Vladimir.G: Russie-Monde musulman: les relations s’accélèrent
le 12/05/2018 12:20
La photo du Kremlin de Kazan qui illustre cet article (cf. lien) montre le modèle de coexistence entre Orthodoxes et Musulmans qui prévaut en Russie depuis 3 siècles...
Russie-Monde musulman: les relations s’accélèrent
© Sputnik . Konstantin Chalabov
18:58 11.05.2018
Le monde musulman montre un intérêt croissant pour le développement de liens multiples avec la Russie, notamment avec le Tatarstan, a annoncé à Sputnik l’ambassadeur yéménite, qui a souligné que Moscou serait capable de favoriser la pacification au Yémen.

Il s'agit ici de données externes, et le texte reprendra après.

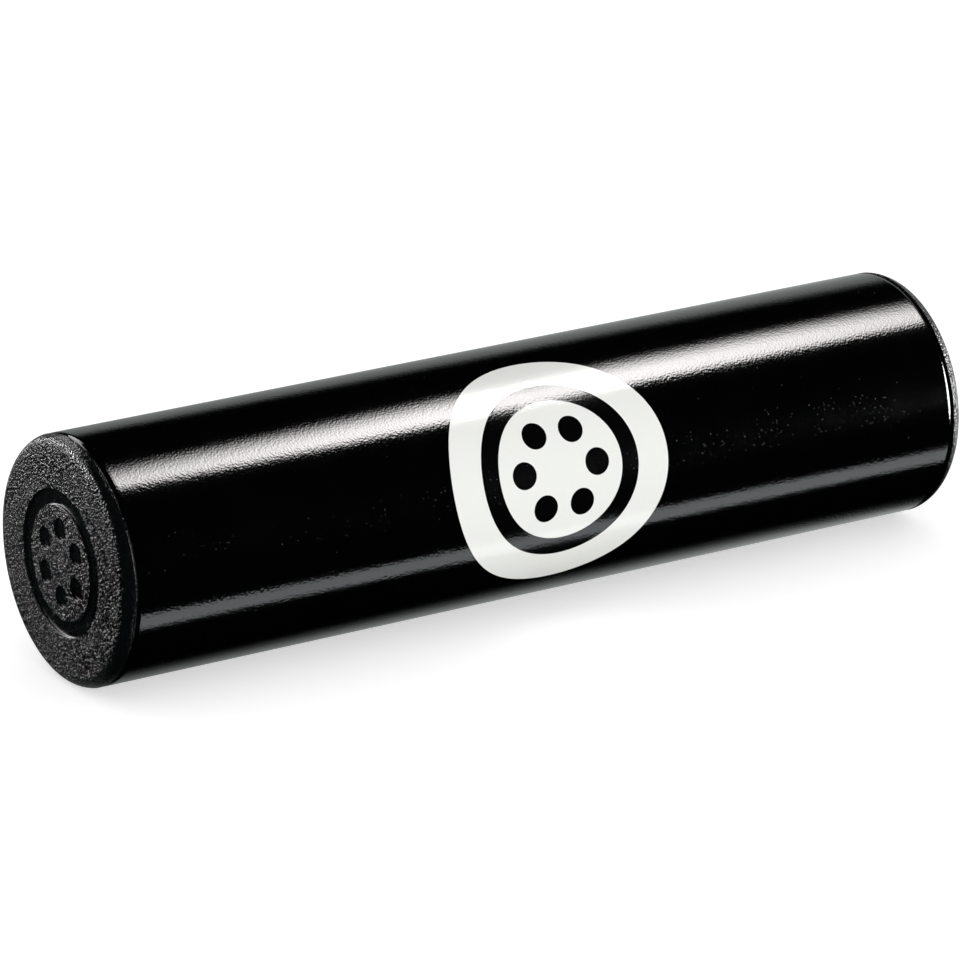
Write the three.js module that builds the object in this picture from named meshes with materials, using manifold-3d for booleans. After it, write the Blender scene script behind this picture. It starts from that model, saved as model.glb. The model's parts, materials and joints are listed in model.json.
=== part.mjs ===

En marge du dixième Sommet économique international «Russie-Monde musulman» qui a lieu à Kazan du 10 au 12 mai, l'ambassadeur du Yémen en Russie, Ahmed Salem al-Wahishi, a parlé à Sputnik du développement des liens entre Moscou et le Yémen, et le monde musulman en général.
«Un grand nombre de participants [au sommet, ndlr] montrent un intérêt croissant pour le développement de l'économie et de la culture russe», a constaté l'ambassadeur.
Il a spécialement souligné les relations entre le Tatarstan et des partenaires de pays musulmans.
«Tout le monde s'intéresse particulièrement à la République du Tatarstan qui a établi une production moderne et développé l'agriculture. Les produits du Tatarstan sont très populaires dans le monde musulman pour leur qualité», a déclaré le diplomate.
Il a aussi souligné que les relations avec Moscou, établies il y a 90 ans, revêtaient une grande importance pour le Yémen.
«Depuis 1928, nos pays coopèrent dans les domaines politique, économique, social et culturel. Maintenant, notre coopération militaire est développée», a ajouté Ahmed Salem al-Wahishi.
De plus, Moscou est capable d'être un partenaire clé du point de vue diplomatique.
«Nous espérons que la Russie jouera un rôle important dans l'établissement de la paix au Yémen», a conclu l'interlocuteur de Sputnik.